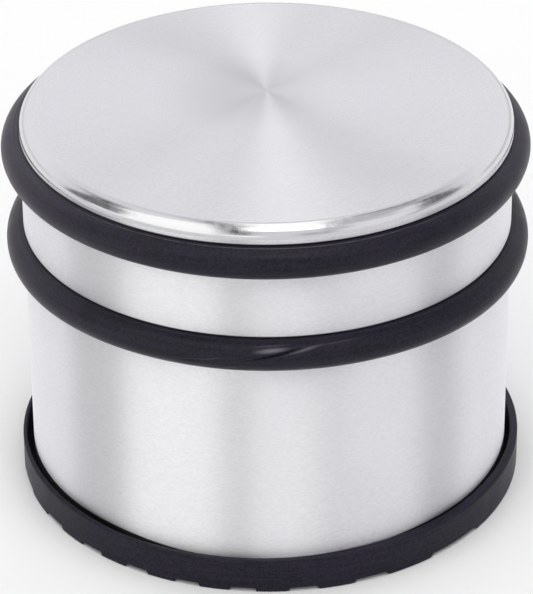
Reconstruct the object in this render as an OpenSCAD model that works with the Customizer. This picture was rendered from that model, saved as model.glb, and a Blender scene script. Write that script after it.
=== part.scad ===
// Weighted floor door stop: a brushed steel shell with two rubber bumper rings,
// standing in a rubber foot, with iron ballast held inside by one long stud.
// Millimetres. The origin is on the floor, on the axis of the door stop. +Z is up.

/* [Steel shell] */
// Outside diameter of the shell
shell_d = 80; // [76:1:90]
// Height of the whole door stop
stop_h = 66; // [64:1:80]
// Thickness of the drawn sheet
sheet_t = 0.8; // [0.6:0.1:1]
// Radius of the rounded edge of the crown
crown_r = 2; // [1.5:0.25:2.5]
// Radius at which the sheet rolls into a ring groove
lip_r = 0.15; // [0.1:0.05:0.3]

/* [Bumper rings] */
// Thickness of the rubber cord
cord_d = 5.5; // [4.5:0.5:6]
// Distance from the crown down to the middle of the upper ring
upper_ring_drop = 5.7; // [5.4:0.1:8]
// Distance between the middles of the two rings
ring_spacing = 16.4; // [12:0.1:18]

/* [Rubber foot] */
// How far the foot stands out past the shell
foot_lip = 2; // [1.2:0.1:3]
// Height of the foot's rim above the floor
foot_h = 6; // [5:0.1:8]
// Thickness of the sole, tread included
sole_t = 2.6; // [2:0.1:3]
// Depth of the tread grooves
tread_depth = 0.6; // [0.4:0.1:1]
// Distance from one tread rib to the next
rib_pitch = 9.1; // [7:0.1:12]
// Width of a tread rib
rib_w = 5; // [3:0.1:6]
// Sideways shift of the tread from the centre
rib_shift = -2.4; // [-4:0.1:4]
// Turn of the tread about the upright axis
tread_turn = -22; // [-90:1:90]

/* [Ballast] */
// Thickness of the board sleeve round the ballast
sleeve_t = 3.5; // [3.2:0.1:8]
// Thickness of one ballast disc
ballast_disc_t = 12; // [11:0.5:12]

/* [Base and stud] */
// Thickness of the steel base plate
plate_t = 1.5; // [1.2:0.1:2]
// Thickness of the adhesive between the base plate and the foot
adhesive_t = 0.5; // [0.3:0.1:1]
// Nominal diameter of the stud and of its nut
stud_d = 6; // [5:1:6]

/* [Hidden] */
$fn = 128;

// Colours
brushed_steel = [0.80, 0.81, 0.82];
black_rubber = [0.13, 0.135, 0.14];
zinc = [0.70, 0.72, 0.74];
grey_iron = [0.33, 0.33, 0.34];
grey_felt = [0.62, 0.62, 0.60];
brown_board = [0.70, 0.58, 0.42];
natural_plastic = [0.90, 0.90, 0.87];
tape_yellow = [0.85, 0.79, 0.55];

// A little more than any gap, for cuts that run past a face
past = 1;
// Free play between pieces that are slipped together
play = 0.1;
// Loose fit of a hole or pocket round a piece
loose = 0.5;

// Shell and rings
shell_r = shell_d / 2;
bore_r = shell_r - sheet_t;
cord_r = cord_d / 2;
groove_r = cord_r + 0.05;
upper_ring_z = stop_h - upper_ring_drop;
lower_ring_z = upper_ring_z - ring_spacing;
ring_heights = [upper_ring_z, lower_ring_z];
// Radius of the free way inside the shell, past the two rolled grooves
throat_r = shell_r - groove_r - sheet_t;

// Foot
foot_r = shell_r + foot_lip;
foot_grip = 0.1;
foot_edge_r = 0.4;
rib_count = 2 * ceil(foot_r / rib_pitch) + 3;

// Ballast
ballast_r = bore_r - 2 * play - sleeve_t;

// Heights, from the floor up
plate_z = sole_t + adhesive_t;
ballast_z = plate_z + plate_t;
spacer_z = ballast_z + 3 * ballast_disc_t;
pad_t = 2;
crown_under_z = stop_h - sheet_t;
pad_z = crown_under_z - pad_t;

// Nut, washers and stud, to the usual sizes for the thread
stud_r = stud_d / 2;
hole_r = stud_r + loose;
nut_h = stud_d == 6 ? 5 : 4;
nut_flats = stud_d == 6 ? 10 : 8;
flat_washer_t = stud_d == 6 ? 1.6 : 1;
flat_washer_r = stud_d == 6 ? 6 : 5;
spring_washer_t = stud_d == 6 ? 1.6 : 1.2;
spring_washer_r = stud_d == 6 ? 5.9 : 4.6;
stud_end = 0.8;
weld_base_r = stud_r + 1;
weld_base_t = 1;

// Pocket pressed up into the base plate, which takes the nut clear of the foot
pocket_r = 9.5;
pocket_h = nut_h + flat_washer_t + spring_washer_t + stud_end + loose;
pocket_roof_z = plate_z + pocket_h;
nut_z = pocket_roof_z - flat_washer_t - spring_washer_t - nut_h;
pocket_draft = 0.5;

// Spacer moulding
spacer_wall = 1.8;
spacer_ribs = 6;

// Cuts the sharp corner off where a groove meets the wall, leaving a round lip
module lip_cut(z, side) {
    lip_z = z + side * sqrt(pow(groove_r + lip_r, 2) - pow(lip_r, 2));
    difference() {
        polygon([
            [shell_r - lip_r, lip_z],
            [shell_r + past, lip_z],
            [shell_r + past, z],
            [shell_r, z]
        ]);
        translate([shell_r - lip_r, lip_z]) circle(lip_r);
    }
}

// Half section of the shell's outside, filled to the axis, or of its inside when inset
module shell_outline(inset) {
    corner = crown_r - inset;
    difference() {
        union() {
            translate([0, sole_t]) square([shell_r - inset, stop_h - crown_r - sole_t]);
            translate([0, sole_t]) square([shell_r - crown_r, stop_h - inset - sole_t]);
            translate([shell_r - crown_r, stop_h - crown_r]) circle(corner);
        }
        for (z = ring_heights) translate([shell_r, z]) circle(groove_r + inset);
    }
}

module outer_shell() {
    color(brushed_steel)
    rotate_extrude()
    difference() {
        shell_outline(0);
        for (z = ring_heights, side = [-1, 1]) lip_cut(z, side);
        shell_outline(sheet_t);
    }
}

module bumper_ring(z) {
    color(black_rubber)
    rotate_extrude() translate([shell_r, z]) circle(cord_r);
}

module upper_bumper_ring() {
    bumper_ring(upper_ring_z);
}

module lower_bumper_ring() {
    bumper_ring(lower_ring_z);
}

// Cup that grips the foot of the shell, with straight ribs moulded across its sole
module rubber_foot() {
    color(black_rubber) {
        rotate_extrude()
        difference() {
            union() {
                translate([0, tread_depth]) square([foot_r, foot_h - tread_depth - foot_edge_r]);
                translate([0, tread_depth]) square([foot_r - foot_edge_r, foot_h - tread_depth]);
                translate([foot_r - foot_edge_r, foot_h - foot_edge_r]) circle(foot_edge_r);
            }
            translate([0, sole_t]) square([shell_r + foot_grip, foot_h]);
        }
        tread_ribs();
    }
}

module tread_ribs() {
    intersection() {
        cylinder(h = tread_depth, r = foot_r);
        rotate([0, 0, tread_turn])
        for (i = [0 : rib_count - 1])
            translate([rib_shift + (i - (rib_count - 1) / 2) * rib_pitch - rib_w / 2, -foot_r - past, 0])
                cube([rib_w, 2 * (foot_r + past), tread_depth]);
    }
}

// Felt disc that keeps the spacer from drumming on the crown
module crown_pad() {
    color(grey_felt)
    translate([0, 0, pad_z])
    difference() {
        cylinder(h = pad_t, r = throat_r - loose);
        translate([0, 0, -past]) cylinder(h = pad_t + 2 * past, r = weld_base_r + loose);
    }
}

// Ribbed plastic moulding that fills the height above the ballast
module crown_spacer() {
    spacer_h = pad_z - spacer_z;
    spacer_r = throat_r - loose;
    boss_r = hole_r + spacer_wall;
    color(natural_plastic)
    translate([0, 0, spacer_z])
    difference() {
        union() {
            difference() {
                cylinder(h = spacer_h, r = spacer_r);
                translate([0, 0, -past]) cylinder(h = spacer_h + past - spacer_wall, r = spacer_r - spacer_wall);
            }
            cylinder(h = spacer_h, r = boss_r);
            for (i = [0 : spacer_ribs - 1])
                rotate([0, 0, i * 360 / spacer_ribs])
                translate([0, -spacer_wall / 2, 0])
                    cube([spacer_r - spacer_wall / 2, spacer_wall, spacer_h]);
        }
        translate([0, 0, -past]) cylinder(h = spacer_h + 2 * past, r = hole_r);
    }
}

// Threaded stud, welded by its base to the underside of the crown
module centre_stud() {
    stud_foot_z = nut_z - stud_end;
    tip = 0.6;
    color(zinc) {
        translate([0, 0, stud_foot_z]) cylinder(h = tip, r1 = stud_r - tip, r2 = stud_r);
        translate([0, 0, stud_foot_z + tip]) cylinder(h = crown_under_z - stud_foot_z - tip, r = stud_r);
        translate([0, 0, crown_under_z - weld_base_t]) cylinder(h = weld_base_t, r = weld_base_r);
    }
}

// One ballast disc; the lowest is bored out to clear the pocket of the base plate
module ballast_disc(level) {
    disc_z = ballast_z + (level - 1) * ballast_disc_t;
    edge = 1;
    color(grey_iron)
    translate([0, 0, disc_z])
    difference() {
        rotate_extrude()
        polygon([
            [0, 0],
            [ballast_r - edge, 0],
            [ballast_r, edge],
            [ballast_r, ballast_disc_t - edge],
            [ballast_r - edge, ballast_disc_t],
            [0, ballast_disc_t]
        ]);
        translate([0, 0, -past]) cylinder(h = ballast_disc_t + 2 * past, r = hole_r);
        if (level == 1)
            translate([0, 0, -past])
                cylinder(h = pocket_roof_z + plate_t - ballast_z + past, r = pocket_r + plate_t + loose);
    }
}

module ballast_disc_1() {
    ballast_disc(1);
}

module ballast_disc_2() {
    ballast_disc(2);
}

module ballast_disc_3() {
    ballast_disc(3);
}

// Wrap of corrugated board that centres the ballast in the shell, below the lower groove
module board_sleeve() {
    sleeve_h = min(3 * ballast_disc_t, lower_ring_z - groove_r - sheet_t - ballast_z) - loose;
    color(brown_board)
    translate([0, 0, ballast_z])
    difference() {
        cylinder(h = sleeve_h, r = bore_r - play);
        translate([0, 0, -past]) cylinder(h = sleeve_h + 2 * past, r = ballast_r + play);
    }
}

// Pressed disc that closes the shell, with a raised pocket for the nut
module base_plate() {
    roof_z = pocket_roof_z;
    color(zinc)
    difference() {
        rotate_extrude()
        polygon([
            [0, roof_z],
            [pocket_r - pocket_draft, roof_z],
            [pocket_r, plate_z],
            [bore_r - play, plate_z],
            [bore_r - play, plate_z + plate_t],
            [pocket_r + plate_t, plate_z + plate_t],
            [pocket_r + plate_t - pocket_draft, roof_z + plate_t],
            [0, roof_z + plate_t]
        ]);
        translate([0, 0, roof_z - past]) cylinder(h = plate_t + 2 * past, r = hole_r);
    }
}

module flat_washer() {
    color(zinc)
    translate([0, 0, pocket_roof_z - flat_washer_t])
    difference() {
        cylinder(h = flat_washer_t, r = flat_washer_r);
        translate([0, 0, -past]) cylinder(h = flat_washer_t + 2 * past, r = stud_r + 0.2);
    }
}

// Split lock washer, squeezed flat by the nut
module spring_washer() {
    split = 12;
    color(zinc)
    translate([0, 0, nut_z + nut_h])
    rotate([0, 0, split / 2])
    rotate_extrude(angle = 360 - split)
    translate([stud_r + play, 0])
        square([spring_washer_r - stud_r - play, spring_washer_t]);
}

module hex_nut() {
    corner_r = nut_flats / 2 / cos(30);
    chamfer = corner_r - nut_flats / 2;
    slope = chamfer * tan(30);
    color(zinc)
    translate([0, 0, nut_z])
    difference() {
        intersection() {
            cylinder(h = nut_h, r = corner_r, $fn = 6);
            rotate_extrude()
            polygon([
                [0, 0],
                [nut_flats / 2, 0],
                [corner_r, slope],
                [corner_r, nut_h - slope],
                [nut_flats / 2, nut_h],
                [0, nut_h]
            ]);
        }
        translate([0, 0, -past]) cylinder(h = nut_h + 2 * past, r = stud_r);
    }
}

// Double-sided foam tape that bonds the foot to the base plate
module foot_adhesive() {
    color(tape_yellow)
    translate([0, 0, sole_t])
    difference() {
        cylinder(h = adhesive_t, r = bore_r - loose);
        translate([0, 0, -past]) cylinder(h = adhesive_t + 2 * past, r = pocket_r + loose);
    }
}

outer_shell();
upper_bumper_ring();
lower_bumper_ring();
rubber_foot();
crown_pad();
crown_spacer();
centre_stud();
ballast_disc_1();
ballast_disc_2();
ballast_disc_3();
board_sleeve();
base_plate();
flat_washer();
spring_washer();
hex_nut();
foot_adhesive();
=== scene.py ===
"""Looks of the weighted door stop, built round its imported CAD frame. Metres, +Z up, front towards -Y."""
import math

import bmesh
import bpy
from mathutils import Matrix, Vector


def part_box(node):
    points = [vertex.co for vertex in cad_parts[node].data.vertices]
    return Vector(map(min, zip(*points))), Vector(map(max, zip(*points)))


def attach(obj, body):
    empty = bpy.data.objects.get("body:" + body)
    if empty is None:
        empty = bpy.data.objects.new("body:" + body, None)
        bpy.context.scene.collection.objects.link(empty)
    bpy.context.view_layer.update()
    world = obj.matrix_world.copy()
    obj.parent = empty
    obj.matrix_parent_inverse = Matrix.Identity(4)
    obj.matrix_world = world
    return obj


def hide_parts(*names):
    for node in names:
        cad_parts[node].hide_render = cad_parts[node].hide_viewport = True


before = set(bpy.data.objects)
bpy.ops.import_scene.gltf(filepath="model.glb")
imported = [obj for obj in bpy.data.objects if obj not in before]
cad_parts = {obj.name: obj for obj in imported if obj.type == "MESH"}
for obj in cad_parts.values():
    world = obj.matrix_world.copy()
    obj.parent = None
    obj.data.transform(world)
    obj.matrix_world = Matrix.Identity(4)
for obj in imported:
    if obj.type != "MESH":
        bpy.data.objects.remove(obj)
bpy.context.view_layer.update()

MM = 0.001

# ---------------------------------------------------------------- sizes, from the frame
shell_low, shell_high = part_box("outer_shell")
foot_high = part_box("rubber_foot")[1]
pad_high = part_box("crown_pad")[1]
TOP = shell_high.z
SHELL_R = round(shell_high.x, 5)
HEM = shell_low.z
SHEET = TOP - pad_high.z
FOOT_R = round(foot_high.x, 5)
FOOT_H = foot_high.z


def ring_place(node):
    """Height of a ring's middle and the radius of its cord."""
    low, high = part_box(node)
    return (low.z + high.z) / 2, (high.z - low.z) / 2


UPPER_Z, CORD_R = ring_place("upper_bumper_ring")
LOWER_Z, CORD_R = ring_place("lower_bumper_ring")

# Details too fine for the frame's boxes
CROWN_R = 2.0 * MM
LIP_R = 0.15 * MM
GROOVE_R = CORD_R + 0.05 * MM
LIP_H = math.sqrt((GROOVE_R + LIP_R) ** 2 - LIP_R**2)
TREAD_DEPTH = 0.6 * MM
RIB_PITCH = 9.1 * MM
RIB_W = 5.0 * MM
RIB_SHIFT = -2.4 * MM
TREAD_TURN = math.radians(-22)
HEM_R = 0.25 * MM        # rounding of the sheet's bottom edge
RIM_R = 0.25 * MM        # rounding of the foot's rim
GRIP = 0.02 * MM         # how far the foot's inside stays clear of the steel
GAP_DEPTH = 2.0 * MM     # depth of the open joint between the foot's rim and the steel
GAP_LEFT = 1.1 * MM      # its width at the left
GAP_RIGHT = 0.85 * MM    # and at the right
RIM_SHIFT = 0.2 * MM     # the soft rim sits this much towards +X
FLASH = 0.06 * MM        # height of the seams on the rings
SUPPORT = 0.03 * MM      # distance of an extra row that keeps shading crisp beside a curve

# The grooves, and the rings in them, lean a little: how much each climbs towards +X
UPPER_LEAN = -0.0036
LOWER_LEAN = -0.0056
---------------
Return nothing but the lines from the start of the listing above through the line containing "stop. +Z is up.", exactly as given.

### [Full answer]
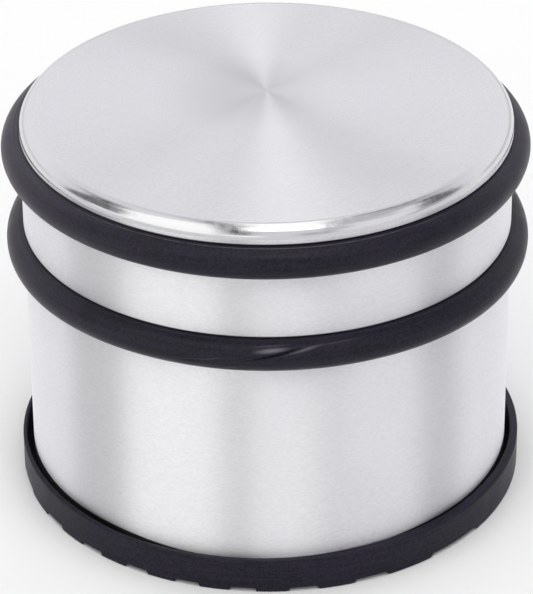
Reconstruct the object in this render as an OpenSCAD model that works with the Customizer. This picture was rendered from that model, saved as model.glb, and a Blender scene script. Write that script after it.
=== part.scad ===
// Weighted floor door stop: a brushed steel shell with two rubber bumper rings,
// standing in a rubber foot, with iron ballast held inside by one long stud.
// Millimetres. The origin is on the floor, on the axis of the door stop. +Z is up.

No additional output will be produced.